Keep doing what you’re doing now. This is extra process for extra equipment. I’m assuming you’re audio-capturing at a seat in the audience, with your recorder on the table.
In addition to that, use 2 Clip devices to capture audio, one then the other one… alternating.
At the start of the first promising presentation, take #1 and place it close to a speaker (loudspeaker). Frequently they’re speakers on poles with cables running out the back. Just tape it to the pole or clip it to a wire running up the pole. Closer to the speaker, better the sound. But not on the speaker top. Leave it running. Return to desk and do usual stuff.
Eventually an interesting talk ends, or there’s a sound-bite you want to focus on. So at the desk, pull out #2 and start it up. So up the speaker and attach #2, retrieve #1. Hit power button on top of #1 few times to stop recording. Return to laptop, plug in #1, and move all data to laptop.
Then you can isolate that sound-bite from #1 while #2 is still capturing the next sound bite. Or full lecture. But now you basically alternate between #1 and #2 with a very tight production cycle, during the conference itself.
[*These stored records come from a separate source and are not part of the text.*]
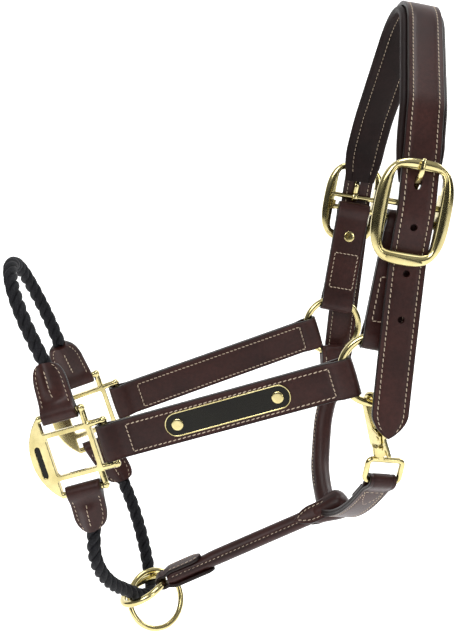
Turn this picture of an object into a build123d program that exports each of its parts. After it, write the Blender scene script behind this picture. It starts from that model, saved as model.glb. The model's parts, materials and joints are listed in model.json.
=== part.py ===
from build123d import *
from math import cos, pi, radians, sin, sqrt, tan
import os

# Leather headcollar, in millimetres. +Z is up, the nose points to -X, the horse's left (near) side is -Y.
# The origin is the middle of the crown's underside, where it rests on the poll.

# ---------------------------------------------------------------- driving dimensions
CROWN_LEAN = 9.7           # degrees the headpiece leans back, towards +X, as it rises
RING_DROP = 229.0          # cheek ring centre below the poll, measured along the headpiece
RING_HALF_GAP = 86.0       # cheek ring centre from the middle plane
CHEEK_DIP = 17.2           # degrees the cheek straps fall towards the nose
CHEEK_TOE_IN = 10.0        # degrees the cheek straps close in towards the nose
SQUARE_REACH = 206.0       # cheek ring centre to the middle of the halter square's window

STRAP_WIDTH = 25.0         # one inch leather throughout the lower part
PLY = 2.6                  # thickness of one layer of leather
CROWN_WIDTH = 23.0
CROWN_THICKNESS = 3.2
PAD_WIDTH = 29.5
PAD_THICKNESS = 5.0
SLACK = 0.5                # room between leather and the metal it is folded round
AIR = 0.35                 # room between parts that lie against each other

RING_WIRE = 5.0
RING_RADIUS = 21.5         # to the middle of the wire: 38 mm inside, 48 mm outside
ROPE = 10.0

# ---------------------------------------------------------------- directions and planes
ACROSS = Vector(cos(radians(CROWN_LEAN)), 0, -sin(radians(CROWN_LEAN)))
HEADPIECE = Plane(origin=(0, 0, 0), x_dir=(0, 1, 0), z_dir=ACROSS)

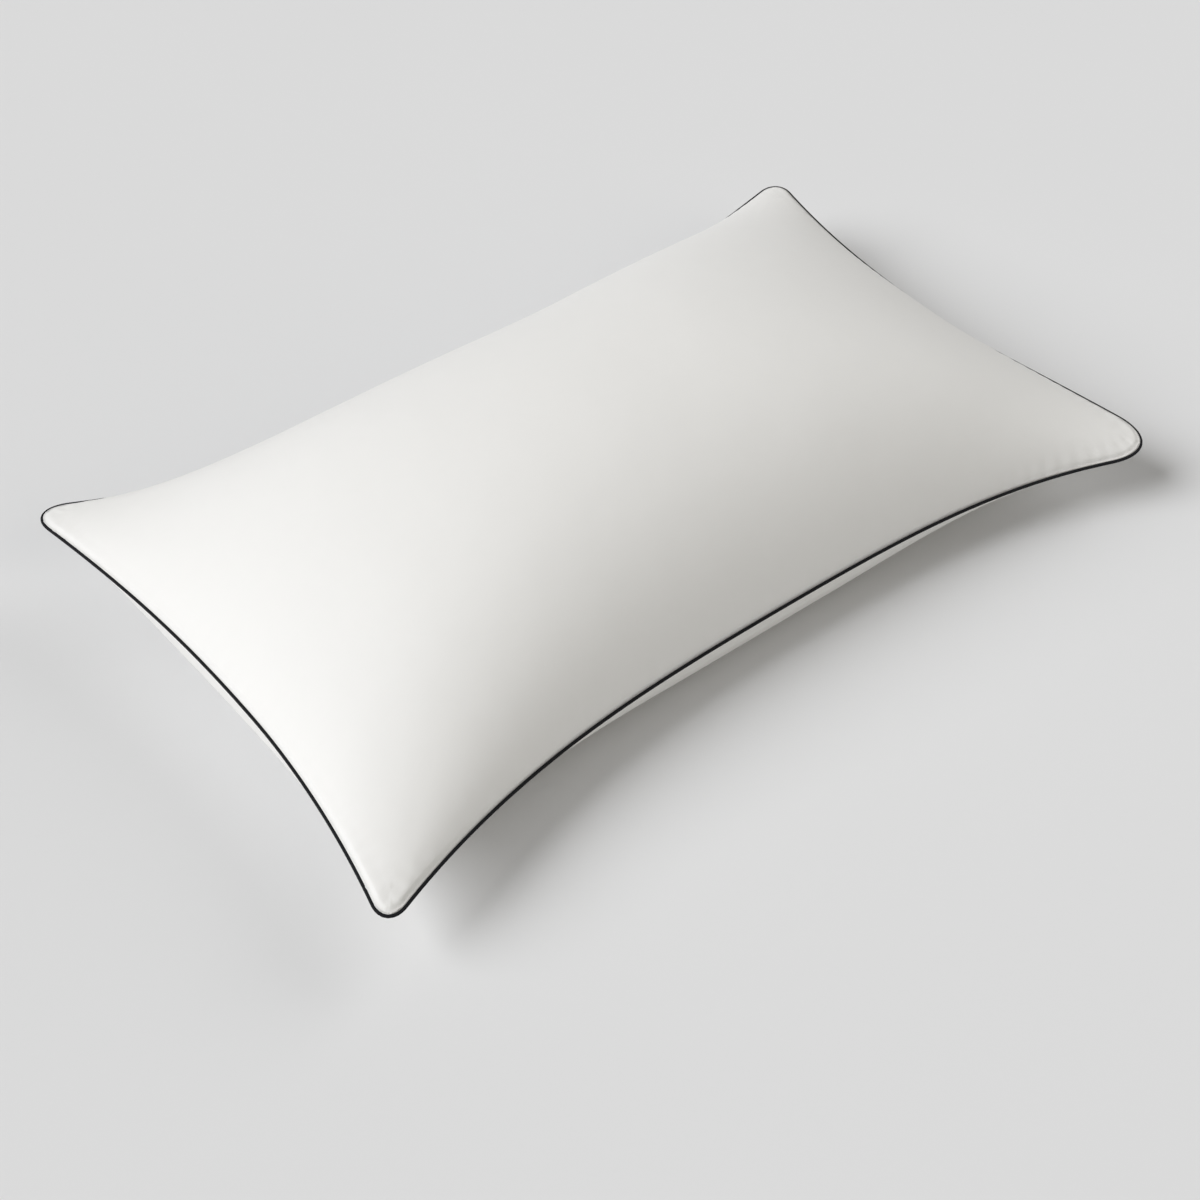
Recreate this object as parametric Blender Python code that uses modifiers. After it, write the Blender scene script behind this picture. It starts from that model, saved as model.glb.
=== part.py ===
"""A piped bed pillow: two shell panels, piping, seam threads, fill and a care label.

+X runs along the pillow, +Y across it and +Z up. The origin is on the floor, under the middle
of the pillow's box. All lengths are in metres.
"""

from math import cos, pi, sin

import bmesh
import bpy
from mathutils import Vector

# Corner-to-corner halves of the filled pillow on the seam line, and the corners' radii. Corners
# are named by the signs of their X and Y.
HALF_LENGTH = 0.3583
HALF_WIDTH = 0.2219
HEIGHT = 0.160
CORNER_RADIUS = {(-1, -1): 0.0180, (1, -1): 0.0477, (-1, 1): 0.0280, (1, 1): 0.0210}

# How far the middle of each side pulls in from the line between its corners, with the powers of
# that curve towards the side's low and high end and the shift of its deepest point.
BOW_FRONT = (0.0611, (3.11, 2.92), -0.066)
BOW_BACK = (0.0640, (2.80, 1.40), 0.052)
BOW_LEFT = (0.0237, (1.74, 2.56), 0.187)
BOW_RIGHT = (0.0468, (1.03, 2.13), 0.103)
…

You can’t do this with a single audio capture device, because the moment you hear a key statement and want to work with it, your device is still busy capturing.
So, as an experiment, I suggest using the cheap Clip devices (in parallel with whatever you’re already using) to try a super-tight production cycle during the conference itself. If the audio is “roomy” or the Clip placement too close to speaker, you’ll notice and can work with it next time you swap Clips next to speaker. It could become an iterative process which is refined over the course of a single conference.
@Gordon
Your process would work if I had an assistant. A major part of my process while attending conferences is listening closely so that I can ask pertinent questions and engage in hallway conversations.
I don’t even carry a laptop; I’ll tweet a bit from my tablet.